Getting into public housing will allow him to retire this year, Hayden said. Without it, he would probably need to work until he was 67 or 70. He’s looking forward to performing volunteer work with Goodwill and downtown-area shelters. He still plans to work — at the ballpark and as an usher at the Stevens Center — but it will be on a seasonal basis and he’ll be setting his own schedule.

Hayden is aware of widespread negative perceptions of public housing, and he said he sees a certain amount of hypocrisy in the notion that government assistance promotes dependency.

“What we’re going through in America with the so-called politicians that’s looking at less government, I guess it comes from Reagan,” he said. “Everybody is supposed to pull themselves up by their bootstraps. Everybody don’t have boots.

“With Obamacare, the whole idea started out to make sure everybody’s covered,” he continued. “I work 20 hours a week. Then you put in a subsidy, but you have to be working 40 hours a week to qualify for it. The state’s saying I can’t have Medicaid, but I’ve been paying into it for 40 years. The state says they don’t want to expand it because they don’t want the federal dollars and they might have to pay more down the line. That’s hypocrisy.”

There might be some merit to incentivizing a young person to pursue more education and better employment so they can eventually move to self-sufficiency. But that’s not for him, Hayden said.

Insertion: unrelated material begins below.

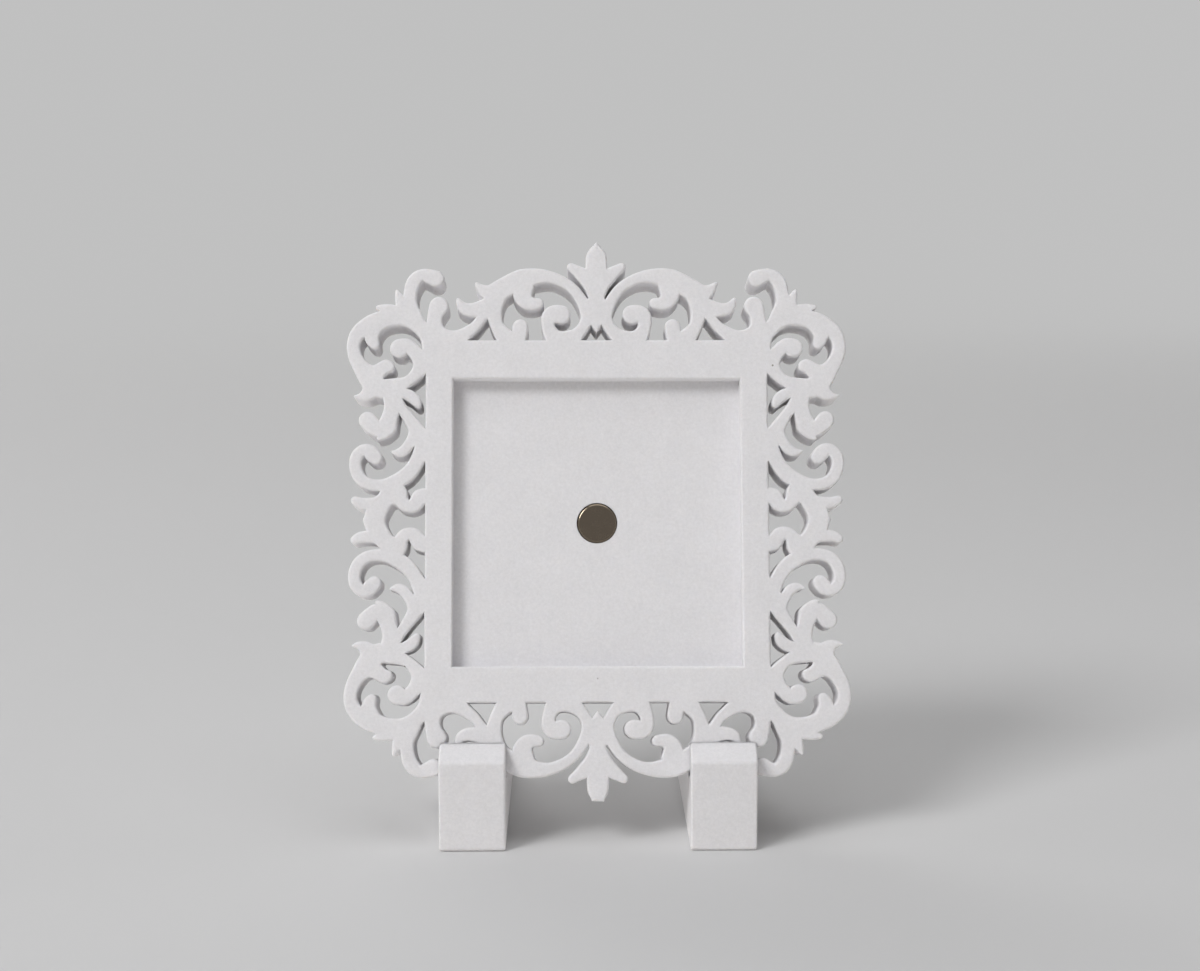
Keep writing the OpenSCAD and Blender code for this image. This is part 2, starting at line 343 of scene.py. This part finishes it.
def sintered_nylon(settings):
    """White sintered nylon: matt, with powder grain, faint clouds and a few dark grains."""
    material, tree, shader = new_material("printed_nylon")
    link = tree.links.new
    place = node(tree, "ShaderNodeTexCoord").outputs["Object"]

    clouds = noise(tree, place, CLOUDS_PER_METRE, detail=4.0, roughness=0.6)
    mottle = noise(tree, place, MOTTLE_PER_GRAIN / settings.grain, detail=3.0, roughness=0.7)
    cloud_shade = ranged(tree, clouds, low=0.3, high=0.7, to_low=CLOUD_DARKEST)
    mottle_shade = ranged(tree, mottle, low=0.25, high=0.75, to_low=MOTTLE_DARKEST)
    shade = sum_of(tree, "MULTIPLY", mottle_shade, cloud_shade)
    clean = mixed(tree, 1.0, (*settings.colour, 1.0), shade, "MULTIPLY")

    # The dark grains are the middles of a few cells of a fine pattern
    cells = node(tree, "ShaderNodeTexVoronoi", Scale=SPECK_CELLS_PER_METRE)
    link(place, cells.inputs["Vector"])
    chance = node(tree, "ShaderNodeSeparateColor")
    link(cells.outputs["Color"], chance.inputs["Color"])
    chosen = sum_of(tree, "GREATER_THAN", chance.outputs["Red"], SPECK_RARITY)
    near_middle = ranged(tree, cells.outputs["Distance"], *SPECK_FADE, to_low=1.0, to_high=0.0)
    speck = sum_of(tree, "MULTIPLY", chosen, near_middle)
    link(mixed(tree, speck, clean, (*settings.speck_colour, 1.0)), shader.inputs["Base Color"])

    grain = noise(tree, place, 1.0 / settings.grain, detail=2.0, roughness=0.6)
    link(raised(tree, grain, settings.grain_height), shader.inputs["Normal"])
    shader.inputs["Roughness"].default_value = 0.85
    shader.inputs["Specular IOR Level"].default_value = 0.25
    shader.inputs["Subsurface Weight"].default_value = SCATTER_WEIGHT
    shader.inputs["Subsurface Radius"].default_value = SCATTER_COLOURS
    shader.inputs["Subsurface Scale"].default_value = SCATTER_DEPTH
    return material


def nylon_material(context):
    """The one nylon that the frame and its feet share."""
    return bpy.data.materials.get("printed_nylon") or sintered_nylon(context.scene.nylon)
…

“When you look at America today — economically, socially, et cetera — most of the people in this situation, even like myself, have worked in the minimum-wage bracket,” Hayden said. “As you get older, why at the age of 62 would I want to go back to school and retrain? Why would I want to own a home as a single person? I have no children. All the so-called American Dream — that’s not my concern. I’m comfortable, and everyone needs to find that for themselves.”